Bilbo and the group of extremely grumpy dwarves finally are freed from their tight little boats—very hungry indeed. “I hope I never smell the smell of apples again!” said Fili. “My tub was full of it. To smell apples everlastingly when you can scarcely move and are cold and sick with hunger is maddening. I could eat anything in the wide world now, for hours on end—but not an apple!” Fili would surely welcome apples in his diet again, especially if they were baked in this elvish dessert.
“The Elvenking’s Spice Pastries”
- 17.3 ounce package puff pastry, thawed according to package directions
- 5-6 ounces dried cherries (other small dried fruits will also work well)
- 2 ounces pecan halves, chopped finely
- 1¼ cups apple, peeled, cored, and chopped into ¼” bits (about 1 large)
- ½ cup heavy cream
- ½ cup packed golden brown sugar
- 1 extra large egg
- 1 teaspoon vanilla extract
- ½ teaspoon ground coriander seed
- ½ teaspoon ground ginger
- ½ teaspoon mace
- ⅛ teaspoon salt
- 2 teaspoons cinnamon sugar
Coat 2 regular-size muffin pans with cooking spray or grease lightly. Place one sheet of puff pastry on a cutting board.

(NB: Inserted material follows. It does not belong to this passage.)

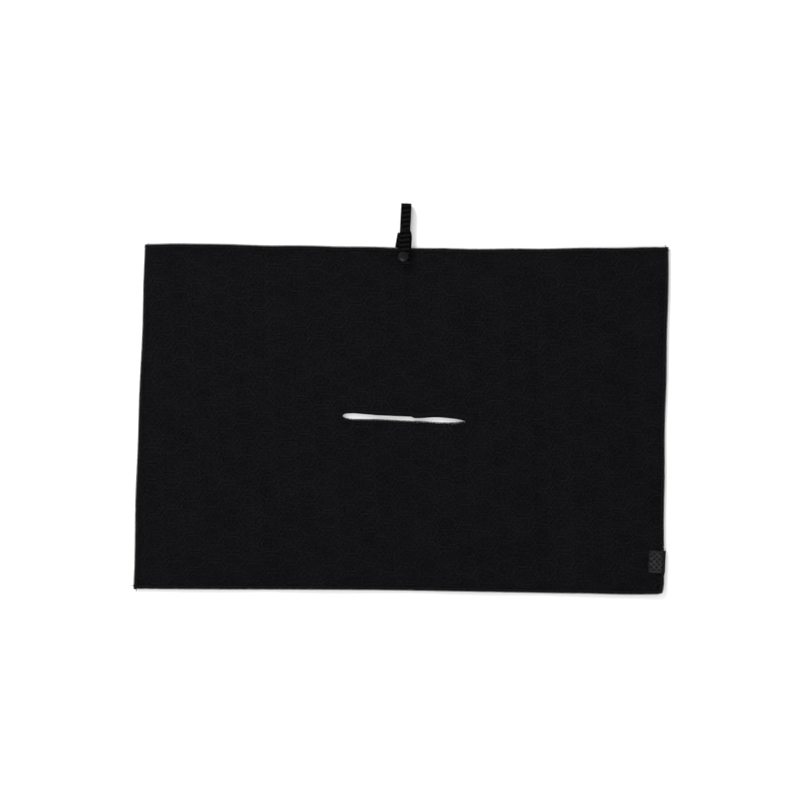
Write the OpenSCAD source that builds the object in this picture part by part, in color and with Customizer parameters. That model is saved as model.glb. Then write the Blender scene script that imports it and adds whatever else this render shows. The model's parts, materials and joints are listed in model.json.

Cut vertically along the two creases. Cut horizontally into 4 equal sections. Place each piece in a muffin cup, gently pressing to fit while leaving the corners intact.
Preheat oven to 400°. Put 3 or 4 cherries in each cup. Sprinkle nuts evenly in each, then sprinkle apples evenly over all. Place the cream, brown sugar, egg, vanilla, coriander, ginger, mace, and salt in a medium bowl. Use a whisk to combine well. Pour 1 tablespoon into each cup. Sprinkle evenly with the cinnamon sugar. Bake 17-18 minutes, until golden brown. Let stand 10 minutes. Use a sharp knife around the edges to remove from pans. Serve with whipped cream or ice cream. Cover and store at room temperature; they are crispy the first day and more like pie on the second day. Makes 24.